Вообще-то Ребекке Лой не нравился остров. Точнее, она его ненавидела. Ненавидела море, солнце, жару, влажность, мух и москитов. И ненавидела кубинцев. Как она говорила, вульгарных, некультурных, шумных, скандальных и примитивных.
— Они не могут быть спокойными, — заявляла она, в том числе в присутствии кубинцев, — как обезьяны. Двигаются, танцуют, вернее, думают, что танцуют, без остановки, а если не двигаются, то спят. Глаголов «думать», «созерцать», «слушать» для них не существует.
А еще сильнее она их возненавидела в один из дней 1915 года, когда родилась Висента де Пауль, дочь Мамины и доктора.
Потому что у Висенты де Пауль были резкие черты лица и жесткие курчавые волосы, как у матери, а цвет кожи как у мистера.
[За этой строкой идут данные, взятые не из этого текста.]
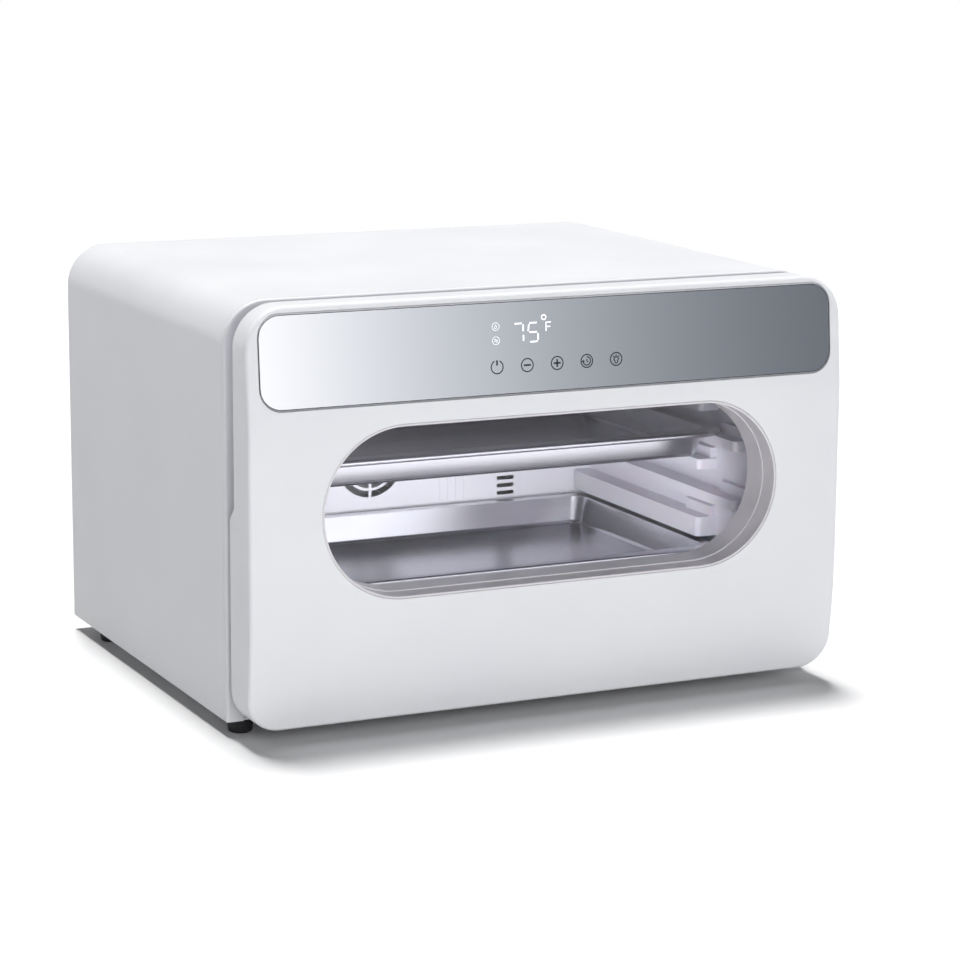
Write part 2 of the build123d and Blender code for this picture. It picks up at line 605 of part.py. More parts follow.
# ================================================================ cabinet: electrics
BOARD_X = (30.0, 190.0)
BOARD_Y = (60.0, 180.0)
BOARD_Z = BASE_TOP + 12.0
STANDOFFS = [(x, y) for x in (BOARD_X[0] + 6, BOARD_X[1] - 6) for y in (BOARD_Y[0] + 6, BOARD_Y[1] - 6)]
with BuildPart() as power_board:
    block(BOARD_X[0], BOARD_X[1], BOARD_Y[0], BOARD_Y[1], BOARD_Z, BOARD_Z + 1.6)
    top = BOARD_Z + 1.6
    block(120, 160, 80, 116, top, top + 30)
    block(124, 156, 76, 120, top + 4, top + 26)
    block(50, 66, 90, 118, top, top + 15)
    block(72, 88, 90, 118, top, top + 15)
    block(50, 96, 140, 143, top, top + 28)
    for x in (104, 118, 132):
        with Locations((x, 150, top + 10)):
            Cylinder(6, 20)
    block(160, 182, 140, 168, top, top + 10)
    with Locations([(x, y, BOARD_Z) for x, y in STANDOFFS]):
        Cylinder(1.7, 10, mode=Mode.SUBTRACT)
power_board.part.label = "power_board"
export_step(power_board.part, "parts/power_board.step")

with BuildPart() as board_standoffs:
    for x, y in STANDOFFS:
        with Locations((x, y, (BASE_TOP + BOARD_Z) / 2)):
            Cylinder(3.2, BOARD_Z - BASE_TOP)
        with Locations((x, y, BOARD_Z + 2)):
            Cylinder(1.6, 4.2)
board_standoffs.part.label = "board_standoffs"
export_step(board_standoffs.part, "parts/board_standoffs.step")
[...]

И, не будучи похожей на своего отца, она все же чем-то напоминала его. У нее был такой же добрый, умный взгляд. Никогда, даже когда она была совсем крохой, не было сомнений в том, что Висента де Пауль — дочь американца.
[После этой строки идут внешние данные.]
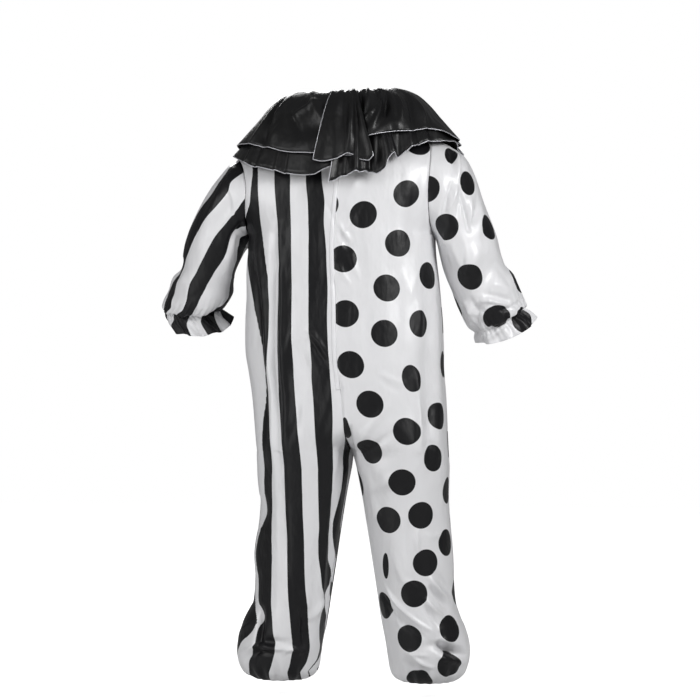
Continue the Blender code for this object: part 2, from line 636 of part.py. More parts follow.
def suit_surfaces():
    """Outer faces of the panels and sleeves, sewn edge to edge."""
    pieces = {}
    for side, sign in (("left", 1), ("right", -1)):
        hole = ARMHOLES[side]
        to_side = mirrored if sign < 0 else list
        for face_name, face in (("back", 1), ("front", -1)):
            rows = to_side(panel_rows(hole, face))
            pieces[f"{face_name}_{side}"] = loft(rows, flip=sign * face < 0)
        rows = to_side(sleeve_rows(hole, SLEEVES[side]))
        pieces[f"sleeve_{side}"] = loft(rows, closed=True, flip=sign > 0)
    normals = sew_normals(pieces)
    return {name: (add_folds(points, normals[name]), triangles)
            for name, (points, triangles) in pieces.items()}


def closing_strip(points, normals):
    """Rows of the strip: points of the back panel beside the centre seam, moved out."""
    starts = np.cumsum([0] + [len(row) for row in panel_rows(ARMHOLES["left"], 1)])
    rows = []
    for first, after in zip(starts[:-1], starts[1:]):
        edge, beside = after - 1, after - 2
        if points[edge, 2] < STRIP_LOW - 0.01 or edge == len(points) - 1:
            continue
        share = STRIP_WIDTH / np.linalg.norm(points[beside] - points[edge])
        reach = points[edge] + share * (points[beside] - points[edge])
        ends = np.stack([reach, points[edge]])
        rows.append(ring_row(ends + (SEAM_GAP + STRIP_CLOTH) * normals[[beside, edge]]))
    return rows


def build():
    for obj in list(bpy.data.objects):
        bpy.data.objects.remove(obj, do_unlink=True)
    costume = bpy.data.collections.new("clown_costume")
    bpy.context.scene.collection.children.link(costume)
    cloths = {
        "left": satin("striped_satin", (0.62, 0.62, 0.64), 0.38),
        "right": satin("dotted_satin", (0.86, 0.86, 0.88), 0.38),
        "collar": satin("black_satin", (0.012, 0.012, 0.014), 0.32),
    }

    surfaces = suit_surfaces()
    normals = sew_normals(surfaces)
    for name, (points, triangles) in surfaces.items():
        edge_in = draw_in(points, triangles, normals[name], SEAM_GAP / 2)
        outer, faces = wall(edge_in, triangles, normals[name], CLOTH)
        make_object(name, (place(outer), faces), cloths[name.split("_")[1]], costume)

    strip = closing_strip(surfaces["back_left"][0], normals["back_left"])
    points, triangles = loft(strip)
    outer, faces = wall(points, triangles, point_normals(points, triangles), STRIP_CLOTH)
    make_object("back_placket", (place(outer), faces), cloths["left"], costume)

    collar_rows = {
        "collar_band": band_rows(),
        "collar_upper": ruffle_rows(UPPER_SPANS, UPPER_ROWS, UPPER_HEM, UPPER_SEAT, UPPER_OUTSET),
        "collar_lower": ruffle_rows(LOWER_SPANS, LOWER_ROWS, LOWER_HEM, LOWER_SEAT, 0.0),
    }
    for name, rows in collar_rows.items():
        points, triangles = loft(rows)
        outer, faces = wall(points, triangles, point_normals(points, triangles), CLOTH)
        make_object(name, (place(outer), faces), cloths["collar"], costume)


build()
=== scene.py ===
# %% [markdown]
# # A two-tone clown suit with a ruffle collar
# The suit is one loose garment sewn from long panels: striped satin on the wearer's left half,
# dotted satin on the right.  Two black ruffles hang from a neckband.  The cloth is drawn as thin
# curved surfaces.  Each one is a formula of two numbers, evaluated for a whole grid at once.
#
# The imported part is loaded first, as a fixed frame.  It gives the size and place of everything.

# %% Load the frame
import math

import bpy
import numpy as np
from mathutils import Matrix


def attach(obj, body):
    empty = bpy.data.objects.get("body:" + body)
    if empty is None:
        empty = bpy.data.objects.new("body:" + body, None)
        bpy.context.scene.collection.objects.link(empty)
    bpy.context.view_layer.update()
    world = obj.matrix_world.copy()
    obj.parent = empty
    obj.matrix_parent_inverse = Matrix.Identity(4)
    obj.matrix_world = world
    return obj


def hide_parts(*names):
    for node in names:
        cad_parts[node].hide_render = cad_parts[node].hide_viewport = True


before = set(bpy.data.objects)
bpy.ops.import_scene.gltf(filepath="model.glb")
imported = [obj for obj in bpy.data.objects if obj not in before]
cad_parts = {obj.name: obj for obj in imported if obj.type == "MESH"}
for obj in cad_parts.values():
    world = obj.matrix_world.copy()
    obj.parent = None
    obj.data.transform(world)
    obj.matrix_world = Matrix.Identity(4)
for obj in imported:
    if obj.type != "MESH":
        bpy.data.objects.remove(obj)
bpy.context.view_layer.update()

print("solids:", sorted(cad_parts))

# %% [markdown]
# ## Tables and smooth curves
# A dressmaker works from a table of measures: so wide at the hip, so wide at the knee.  The suit's
# measures are kept in the same way, with a named column for each.  Between two rows the measure
# follows a smooth curve.  A plain cubic curve would swing past the measures and make bulges, so a
# monotone one is used.  The tables are written in millimetres and read into metres.  Heights are
# above the soles of the wearer's feet.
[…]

Поэтому Ребекка Лой стала еще реже приезжать в Гавану.
Кроме фамильного дома в Нью-Йорке у нее была квартира в Париже рядом с кафе «Два маго» на Сен-Жермен-де-Пре и еще одна в Милане, недалеко от пинакотеки Брера. Именно там, в Милане, в комнате, полной цветов, ее нашли обнаженной и мертвой, захлебнувшейся собственной рвотой, за семнадцать лет до того, как точно при таких же обстоятельствах погибнет Лупе Велес [96] Голливудская актриса родом из Мексики, в 1944 г. покончила жизнь самоубийством, приняв чрезмерную дозу снотворного.
.
Она проверила по трем или четырем словарям, имеющимся в доме, и все они определяют слово «страх» как «внутреннее состояние, обусловленное грозящим реальным или предполагаемым бедствием».
Валерия думает: «А что, если это «или» не в силах указать, как сказано все в том же словаре, на «перечисление или противопоставление»? Что, если кто-то, человек или персонаж, не важно (она сама, например, иногда чувствует себя человеком, а иногда персонажем), ощущает, что угроза реальна и в то же время предполагаема?»
Валерия знает также, что она не единственная жертва страха, и знает, что страхи бывают и похуже. В этом у нее нет сомнений. Многие люди испытывали вполне определенный, осязаемый страх. Она думает о евреях в концентрационных лагерях, из романов, которые она недавно читала. Или о страхе, который испытывал Вьетнам всего несколько месяцев назад (а может, испытывает до сих пор). Она знает, что кому-то пришлось испытать нечто более страшное, то, что называется ужасом.